First install digikam:
add-apt-repository ppa:philip5/extra
apt-get update
apt-get install digikam
At this point everything should have worked nicely. Unfortunately digikam (version: 4:4.10.0-trusty~ppa3) wouldn’t start up. Running it from the command line showed that I was missing libavcodec.so.53. To confirm:
ldd /usr/bin/digikam | grep libavcodec
The normal solution to this would have been:
apt-get install libavcodec-extra-53
But life is not that simple. Ubuntu deprecated and removed libavcodec-extra-53 and claims libav-tools should be used instead. libav-tools however doesn’t include a libavcodec.so.53 file, so after a bit of hunting around, I decided to just build it from source.
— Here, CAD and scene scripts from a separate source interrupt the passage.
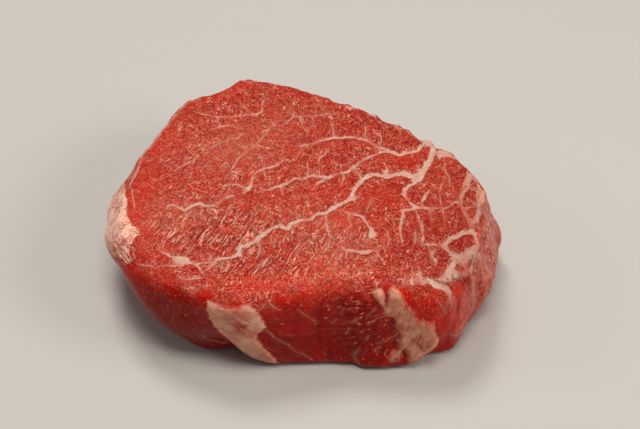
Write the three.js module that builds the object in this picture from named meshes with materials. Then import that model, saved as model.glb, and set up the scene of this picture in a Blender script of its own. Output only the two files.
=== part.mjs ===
// A raw beef fillet steak cut straight across the muscle, lying on one cut face.
// Millimetres, +Z up, X along the longest side. The origin is the middle of the
// resting face. The upper cut face shows the lobes of the muscle, parted by seams
// of connective tissue; the wall shows the lobes ending in rounded pads.
import * as THREE from 'three';

// ---- driving sizes -------------------------------------------------------
const THICKNESS = 31.5;      // resting face to upper cut face
const FOOT_FILLET = 3.0;     // rounding where the wall meets the resting face
const BELLY_REACH = 5.5;     // the rounding over the widest level starts this far above and below it
const COLUMNS = 144;         // points around the steak
const STATION_STEP = 15;     // degrees between two outline stations
const EDGE_STEPS = 3;        // facets over the upper edge
const BELLY_STEPS = 4;       // facets over the belly
const FOOT_STEPS = 2;        // facets over the foot
const RING_STEP = 0.06;      // spacing of the rings on the cut face, share of the radius

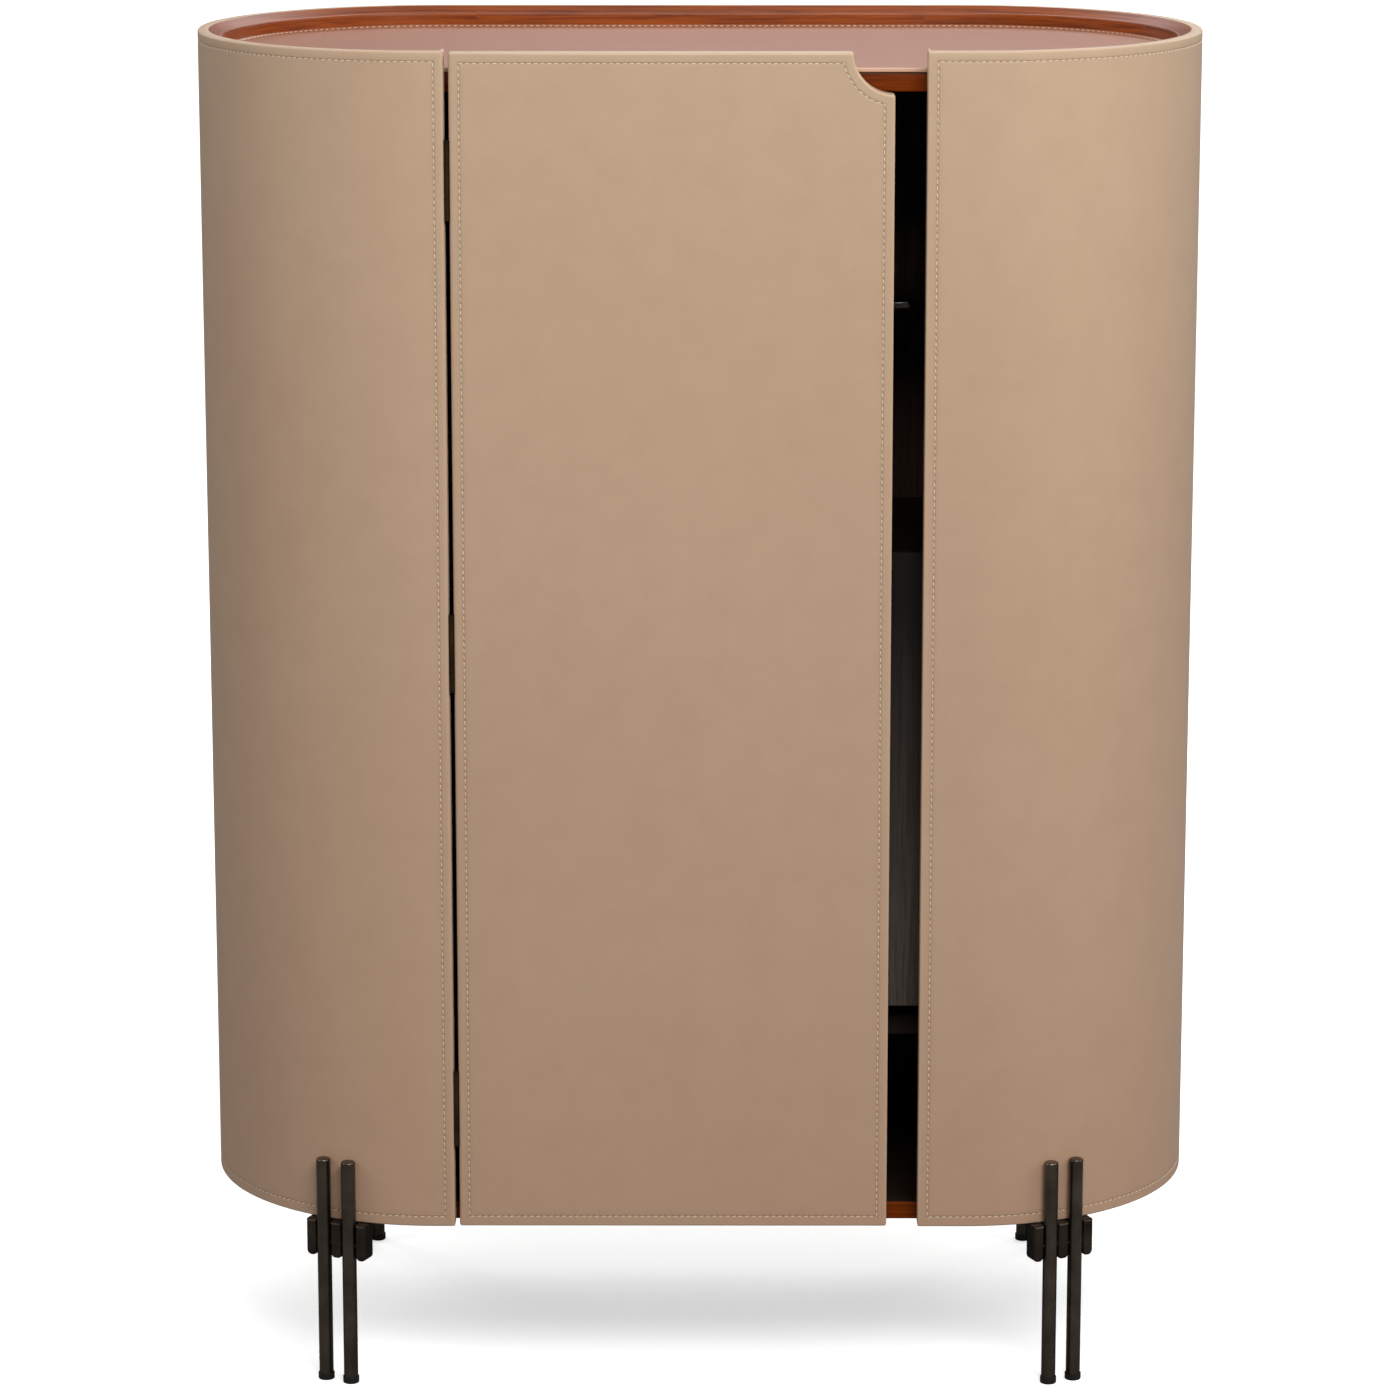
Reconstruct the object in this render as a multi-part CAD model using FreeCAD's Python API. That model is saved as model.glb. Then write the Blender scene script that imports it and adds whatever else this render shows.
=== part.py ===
"""Bar cabinet: a leather-clad body with round ends on four pairs of steel rods, a door, a fold-out shelf.

Frame: the origin is on the floor under the middle of the body. X runs to the right, the front faces -Y
and Z runs up. All sizes are in millimetres. Each sub-part is written to its own STEP file in parts/.
"""
import FreeCAD, Part
import math
import os

V = FreeCAD.Vector
UP = V(0, 0, 1)

# Body
WIDTH = 900.0               # over the leather, end to end
DEPTH = 420.0               # over the leather, front to back
HEIGHT = 1210.0             # floor to the leather lip of the top
BODY_BOTTOM = 151.0         # floor to the lower edge of the leather
LEFT_STILE = 19.5           # flat strip of the front between the left round end and the door opening
RIGHT_STILE = 43.5          # and on the right: the opening stands a little left of the middle
BACK_STILE = 31.5           # flat strip of the back between a round end and the back panel
LEATHER = 2.5
SHELL_BOARD = 20.0          # bent plywood of the walls
LEATHER_ROUND = 3.5         # rounding of every leather-wrapped edge
JOINT = 0.1                 # play of a board between its neighbours

# Rim, top and boards
LIP = 10.0                  # leather-wrapped outer strip of the wall's top edge
RIM_DROP = 6.0              # fall of the rim's sloping top towards the middle
RIM_FACE = 12.0             # upright inner face of the rim above the leather top
TOP_LEATHER = 4.0
TOP_BOARD = 15.0
BOTTOM_BOARD = 16.0

# Shelves
MID_SHELF_TOP = 746.0
LOWER_SHELF_TOP = 335.0
SHELF_BOARD = 18.0
SHELF_SETBACK = 30.0        # from the inner face of the door to a shelf's front edge
GLASS_SHELF_TOP = 961.0
GLASS_SHELF = 6.0
GLASS_SHELF_DEPTH = 186.0
GLASS_PLAY = 1.0
SHELF_PIN_R = 3.0
SHELF_PIN_IN = 8.0
SHELF_PIN_OUT = 12.0
SHELF_PIN_X = 110.0         # pins of the back wall, from the middle
SHELF_PIN_ANGLE = 50.0      # pins of the round ends, from the X axis
PIN_FIT = 0.05

# Stile that closes the bottle compartment beside the fold-out shelf
STILE_FROM_LEAF = 8.5       # from the fold-out shelf's side
STILE_FROM_END = 1.0        # from the start of the round end
STILE_FROM_SHELF = 17.0     # from the lower shelf's top to the stile's lower end
STILE_OVER_SHELF = 21.0     # and from the middle shelf's top to its upper end
STILE_THICK = 15.0
STILE_ROUND = 1.5

# Door
HINGE_GAP = 4.0             # between the left wall's edge and the door
GRIP_GAP = 28.0             # between the door and the right wall's edge
DOOR_THICK = 20.0
DOOR_LINING = 2.5
LINING_INSET = 1.0
DOOR_TOP_DROP = 1.5
DOOR_BOTTOM_RISE = 0.5
NOTCH_R = 36.0              # finger notch in the door's free upper corner
CORNER_R = 4.0              # corners of the door's outline

# Door hinges
HINGES = ("lower", "middle", "upper")
HINGE_END = 110.0           # from the door's end to the middle of the first hinge
HINGE_HEIGHT = 70.0
HINGE_PLATE = 1.3
HINGE_PLATE_WIDTH = 14.0
KNUCKLE_R = 2.4
KNUCKLE_DEPTH = 0.2         # knuckle behind the door's front face
KNUCKLE_GAP = 0.3
POCKET_GAP = 0.3
HINGE_PIN_R = 1.2
KNUCKLE_SHARE = 0.25        # of the hinge's height, in each outer knuckle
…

Here are the steps:
git clone git://source.ffmpeg.org/ffmpeg.git
cd ffmpeg
git checkout -b ver53 dd453f
./configure --prefix=/usr/local --disable-ffmpeg --disable-ffplay --disable-ffprobe --disable-ffserver --disable-avdevice --disable-swresample --disable-swscale --disable-postproc --disable-avfilter --enable-shared --disable-debug --enable-gpl --enable-x11grab
make
sudo su -
checkinstall
ldconfig
After this, digikam started up properly.
Notes:
gitk --all libavcodec/version.h
shows that after the dd453f commit the libavcodec version changes to 54, so that’s why that commit was used.